What is required →
Look in the material below for the line with "# Bubbles: half" and the line with "for node in", then set down exactly those two lines and all lines between, nothing more.

Extracted material →

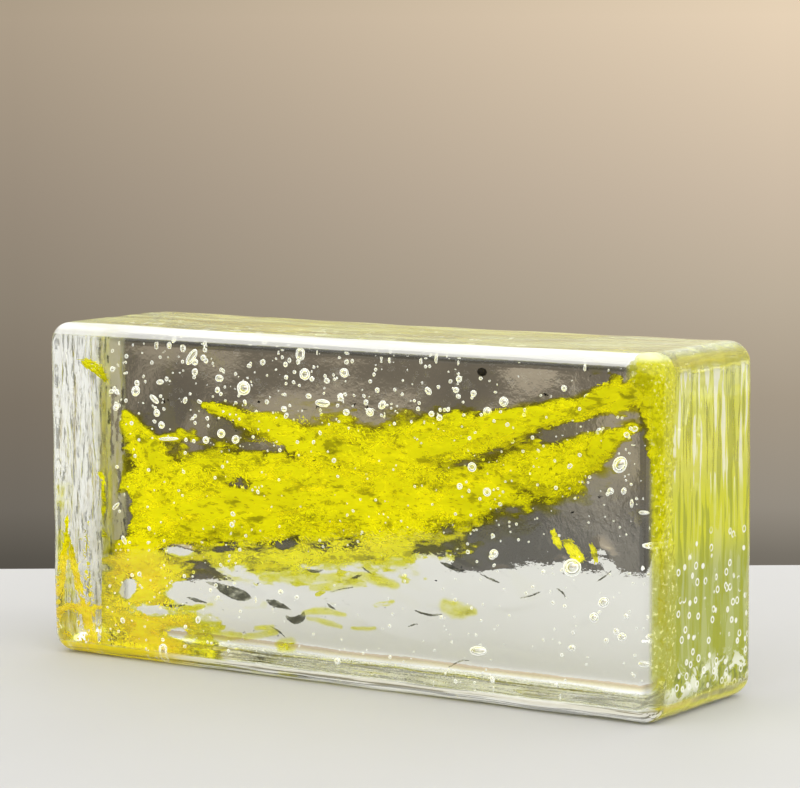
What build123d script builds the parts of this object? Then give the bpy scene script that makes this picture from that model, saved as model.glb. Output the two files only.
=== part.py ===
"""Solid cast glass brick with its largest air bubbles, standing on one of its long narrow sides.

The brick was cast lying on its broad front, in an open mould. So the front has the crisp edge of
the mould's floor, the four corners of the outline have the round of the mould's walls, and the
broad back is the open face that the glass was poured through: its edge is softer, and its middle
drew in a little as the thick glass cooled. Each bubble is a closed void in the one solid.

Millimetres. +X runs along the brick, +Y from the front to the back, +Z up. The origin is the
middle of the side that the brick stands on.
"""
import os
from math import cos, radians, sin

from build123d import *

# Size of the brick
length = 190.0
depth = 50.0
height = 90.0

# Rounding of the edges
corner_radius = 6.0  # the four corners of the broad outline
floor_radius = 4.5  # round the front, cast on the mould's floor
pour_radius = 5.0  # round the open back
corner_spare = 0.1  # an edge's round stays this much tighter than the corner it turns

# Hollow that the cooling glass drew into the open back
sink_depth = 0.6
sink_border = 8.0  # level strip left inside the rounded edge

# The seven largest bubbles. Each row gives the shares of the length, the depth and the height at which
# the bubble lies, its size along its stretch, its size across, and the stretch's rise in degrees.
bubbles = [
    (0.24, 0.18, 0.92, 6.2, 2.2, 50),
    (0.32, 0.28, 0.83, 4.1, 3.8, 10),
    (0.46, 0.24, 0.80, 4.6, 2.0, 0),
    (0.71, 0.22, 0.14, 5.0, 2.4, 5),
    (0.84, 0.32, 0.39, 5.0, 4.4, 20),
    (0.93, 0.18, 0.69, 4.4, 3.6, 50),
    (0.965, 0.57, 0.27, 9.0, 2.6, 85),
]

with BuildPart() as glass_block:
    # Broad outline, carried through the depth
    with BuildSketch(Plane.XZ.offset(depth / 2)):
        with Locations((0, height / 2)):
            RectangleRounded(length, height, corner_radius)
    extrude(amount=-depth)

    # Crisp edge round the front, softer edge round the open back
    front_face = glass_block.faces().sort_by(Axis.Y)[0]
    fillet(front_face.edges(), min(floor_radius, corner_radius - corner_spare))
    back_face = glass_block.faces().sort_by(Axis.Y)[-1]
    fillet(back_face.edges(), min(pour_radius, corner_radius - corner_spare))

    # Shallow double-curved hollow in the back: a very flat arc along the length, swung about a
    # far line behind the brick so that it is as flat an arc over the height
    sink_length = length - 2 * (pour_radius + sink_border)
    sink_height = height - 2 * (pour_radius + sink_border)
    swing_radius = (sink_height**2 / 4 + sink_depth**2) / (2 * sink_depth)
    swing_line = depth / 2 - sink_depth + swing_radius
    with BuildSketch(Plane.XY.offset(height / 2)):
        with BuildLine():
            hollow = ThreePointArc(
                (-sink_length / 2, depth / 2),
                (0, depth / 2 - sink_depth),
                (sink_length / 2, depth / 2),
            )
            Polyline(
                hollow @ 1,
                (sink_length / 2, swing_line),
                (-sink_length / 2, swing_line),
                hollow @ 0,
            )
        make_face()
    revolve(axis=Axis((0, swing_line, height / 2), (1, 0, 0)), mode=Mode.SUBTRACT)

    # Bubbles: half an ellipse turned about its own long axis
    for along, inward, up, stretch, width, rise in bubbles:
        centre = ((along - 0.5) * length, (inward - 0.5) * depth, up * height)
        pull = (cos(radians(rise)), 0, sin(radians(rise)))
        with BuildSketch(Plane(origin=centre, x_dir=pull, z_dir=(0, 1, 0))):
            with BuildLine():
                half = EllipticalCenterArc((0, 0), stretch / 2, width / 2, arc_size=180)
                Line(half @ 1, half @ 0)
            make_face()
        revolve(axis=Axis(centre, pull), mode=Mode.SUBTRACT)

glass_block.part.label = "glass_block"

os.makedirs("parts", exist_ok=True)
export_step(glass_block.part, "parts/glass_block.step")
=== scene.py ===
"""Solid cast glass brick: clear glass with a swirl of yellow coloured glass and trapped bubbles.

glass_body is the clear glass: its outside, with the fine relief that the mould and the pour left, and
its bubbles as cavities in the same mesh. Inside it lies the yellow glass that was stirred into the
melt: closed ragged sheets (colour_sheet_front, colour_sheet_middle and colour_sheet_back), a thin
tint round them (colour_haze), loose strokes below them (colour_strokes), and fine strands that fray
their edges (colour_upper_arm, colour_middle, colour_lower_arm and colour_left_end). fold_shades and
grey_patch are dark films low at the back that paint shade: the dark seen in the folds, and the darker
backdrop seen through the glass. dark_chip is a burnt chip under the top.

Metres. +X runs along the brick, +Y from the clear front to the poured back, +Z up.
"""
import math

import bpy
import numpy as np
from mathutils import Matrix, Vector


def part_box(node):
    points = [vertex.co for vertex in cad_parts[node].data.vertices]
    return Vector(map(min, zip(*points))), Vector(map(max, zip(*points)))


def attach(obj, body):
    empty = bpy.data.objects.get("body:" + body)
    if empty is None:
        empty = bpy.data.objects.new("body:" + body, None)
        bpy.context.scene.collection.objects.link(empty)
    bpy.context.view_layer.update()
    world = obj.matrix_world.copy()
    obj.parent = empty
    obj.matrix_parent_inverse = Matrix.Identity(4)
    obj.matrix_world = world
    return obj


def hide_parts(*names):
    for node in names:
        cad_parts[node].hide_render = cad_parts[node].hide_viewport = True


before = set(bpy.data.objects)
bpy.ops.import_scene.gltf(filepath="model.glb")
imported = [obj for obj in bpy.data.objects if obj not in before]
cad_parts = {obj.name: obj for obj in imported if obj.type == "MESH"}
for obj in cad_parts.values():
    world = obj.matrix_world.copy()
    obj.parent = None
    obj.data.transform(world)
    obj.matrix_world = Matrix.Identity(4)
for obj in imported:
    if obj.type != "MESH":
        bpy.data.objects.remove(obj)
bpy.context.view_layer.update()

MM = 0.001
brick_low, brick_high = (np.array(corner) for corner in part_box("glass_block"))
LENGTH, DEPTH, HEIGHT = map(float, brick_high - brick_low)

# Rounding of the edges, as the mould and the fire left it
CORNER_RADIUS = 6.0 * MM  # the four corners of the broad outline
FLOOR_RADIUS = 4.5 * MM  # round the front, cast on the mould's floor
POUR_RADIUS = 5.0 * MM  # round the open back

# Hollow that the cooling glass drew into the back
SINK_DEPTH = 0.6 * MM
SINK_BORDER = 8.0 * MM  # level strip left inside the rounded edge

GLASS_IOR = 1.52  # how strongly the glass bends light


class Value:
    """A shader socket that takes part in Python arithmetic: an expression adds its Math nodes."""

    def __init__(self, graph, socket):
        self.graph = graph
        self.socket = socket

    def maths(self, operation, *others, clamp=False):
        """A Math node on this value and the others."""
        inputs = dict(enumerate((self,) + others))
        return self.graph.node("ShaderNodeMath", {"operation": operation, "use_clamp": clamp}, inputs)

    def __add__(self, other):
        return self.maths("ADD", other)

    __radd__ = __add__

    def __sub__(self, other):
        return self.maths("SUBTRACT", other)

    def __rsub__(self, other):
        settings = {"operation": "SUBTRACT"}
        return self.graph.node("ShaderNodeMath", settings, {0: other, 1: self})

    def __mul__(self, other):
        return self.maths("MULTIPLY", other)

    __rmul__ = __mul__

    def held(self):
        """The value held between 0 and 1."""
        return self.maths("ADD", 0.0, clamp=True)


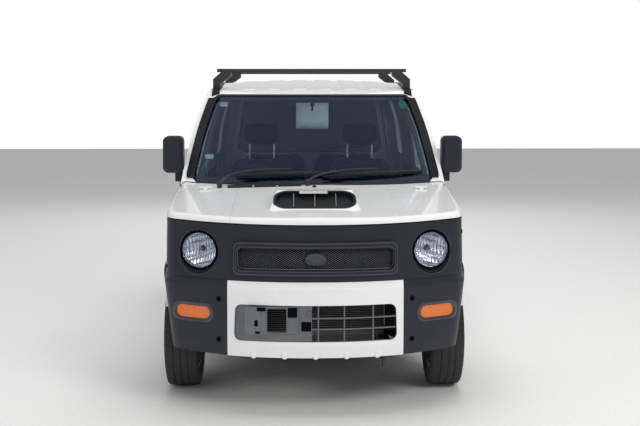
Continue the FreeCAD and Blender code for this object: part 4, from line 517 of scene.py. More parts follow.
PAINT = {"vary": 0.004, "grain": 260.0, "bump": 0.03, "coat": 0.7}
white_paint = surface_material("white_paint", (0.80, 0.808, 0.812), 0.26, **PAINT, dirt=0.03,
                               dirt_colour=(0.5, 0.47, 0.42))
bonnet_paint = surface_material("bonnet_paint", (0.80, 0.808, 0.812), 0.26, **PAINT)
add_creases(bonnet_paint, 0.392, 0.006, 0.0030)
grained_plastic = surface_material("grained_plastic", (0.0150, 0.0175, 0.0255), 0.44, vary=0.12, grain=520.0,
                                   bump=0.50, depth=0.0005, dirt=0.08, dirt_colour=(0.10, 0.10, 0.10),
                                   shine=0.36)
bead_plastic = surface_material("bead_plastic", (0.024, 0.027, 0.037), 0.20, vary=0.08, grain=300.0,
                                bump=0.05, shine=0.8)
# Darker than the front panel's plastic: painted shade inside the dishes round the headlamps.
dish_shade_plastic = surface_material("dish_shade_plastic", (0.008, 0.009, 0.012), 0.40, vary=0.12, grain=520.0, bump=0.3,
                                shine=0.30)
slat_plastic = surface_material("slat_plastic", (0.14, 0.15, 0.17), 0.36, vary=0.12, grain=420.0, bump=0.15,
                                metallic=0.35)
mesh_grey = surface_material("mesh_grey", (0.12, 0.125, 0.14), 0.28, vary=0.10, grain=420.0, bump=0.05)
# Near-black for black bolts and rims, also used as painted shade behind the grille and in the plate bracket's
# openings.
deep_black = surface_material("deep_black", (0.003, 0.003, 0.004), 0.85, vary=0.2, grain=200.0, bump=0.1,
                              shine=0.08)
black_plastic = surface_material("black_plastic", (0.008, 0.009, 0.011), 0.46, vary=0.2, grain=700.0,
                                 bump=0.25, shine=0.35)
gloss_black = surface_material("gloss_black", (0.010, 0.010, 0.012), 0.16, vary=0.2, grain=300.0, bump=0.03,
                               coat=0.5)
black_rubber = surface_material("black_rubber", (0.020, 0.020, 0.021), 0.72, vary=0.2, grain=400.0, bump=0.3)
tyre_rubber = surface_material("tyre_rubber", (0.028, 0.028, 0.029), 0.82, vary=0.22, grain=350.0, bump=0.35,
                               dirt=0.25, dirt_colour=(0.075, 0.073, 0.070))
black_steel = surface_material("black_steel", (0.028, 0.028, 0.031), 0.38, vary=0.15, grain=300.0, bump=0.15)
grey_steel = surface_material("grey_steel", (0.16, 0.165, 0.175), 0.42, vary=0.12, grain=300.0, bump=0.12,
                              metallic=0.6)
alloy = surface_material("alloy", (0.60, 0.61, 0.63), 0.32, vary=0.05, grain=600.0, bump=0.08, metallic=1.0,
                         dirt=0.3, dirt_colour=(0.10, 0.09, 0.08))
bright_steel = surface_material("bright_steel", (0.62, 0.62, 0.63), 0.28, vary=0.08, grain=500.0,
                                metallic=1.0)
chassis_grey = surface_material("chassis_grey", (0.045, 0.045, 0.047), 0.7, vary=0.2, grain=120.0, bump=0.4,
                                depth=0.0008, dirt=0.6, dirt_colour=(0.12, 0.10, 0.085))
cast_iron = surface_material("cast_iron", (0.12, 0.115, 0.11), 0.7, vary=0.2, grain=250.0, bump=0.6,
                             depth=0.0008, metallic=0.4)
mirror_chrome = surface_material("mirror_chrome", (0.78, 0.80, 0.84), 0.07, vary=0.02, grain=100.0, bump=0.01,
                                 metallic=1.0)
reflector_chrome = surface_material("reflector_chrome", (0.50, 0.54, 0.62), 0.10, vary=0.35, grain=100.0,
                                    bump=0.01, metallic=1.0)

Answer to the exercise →
    # Bubbles: half an ellipse turned about its own long axis
    for along, inward, up, stretch, width, rise in bubbles:
        centre = ((along - 0.5) * length, (inward - 0.5) * depth, up * height)
        pull = (cos(radians(rise)), 0, sin(radians(rise)))
        with BuildSketch(Plane(origin=centre, x_dir=pull, z_dir=(0, 1, 0))):
            with BuildLine():
                half = EllipticalCenterArc((0, 0), stretch / 2, width / 2, arc_size=180)
                Line(half @ 1, half @ 0)
            make_face()
        revolve(axis=Axis(centre, pull), mode=Mode.SUBTRACT)

glass_block.part.label = "glass_block"

os.makedirs("parts", exist_ok=True)
export_step(glass_block.part, "parts/glass_block.step")
=== scene.py ===
"""Solid cast glass brick: clear glass with a swirl of yellow coloured glass and trapped bubbles.

glass_body is the clear glass: its outside, with the fine relief that the mould and the pour left, and
its bubbles as cavities in the same mesh. Inside it lies the yellow glass that was stirred into the
melt: closed ragged sheets (colour_sheet_front, colour_sheet_middle and colour_sheet_back), a thin
tint round them (colour_haze), loose strokes below them (colour_strokes), and fine strands that fray
their edges (colour_upper_arm, colour_middle, colour_lower_arm and colour_left_end). fold_shades and
grey_patch are dark films low at the back that paint shade: the dark seen in the folds, and the darker
backdrop seen through the glass. dark_chip is a burnt chip under the top.

Metres. +X runs along the brick, +Y from the clear front to the poured back, +Z up.
"""
import math

import bpy
import numpy as np
from mathutils import Matrix, Vector


def part_box(node):
    points = [vertex.co for vertex in cad_parts[node].data.vertices]
    return Vector(map(min, zip(*points))), Vector(map(max, zip(*points)))


def attach(obj, body):
    empty = bpy.data.objects.get("body:" + body)
    if empty is None:
        empty = bpy.data.objects.new("body:" + body, None)
        bpy.context.scene.collection.objects.link(empty)
    bpy.context.view_layer.update()
    world = obj.matrix_world.copy()
    obj.parent = empty
    obj.matrix_parent_inverse = Matrix.Identity(4)
    obj.matrix_world = world
    return obj


def hide_parts(*names):
    for node in names:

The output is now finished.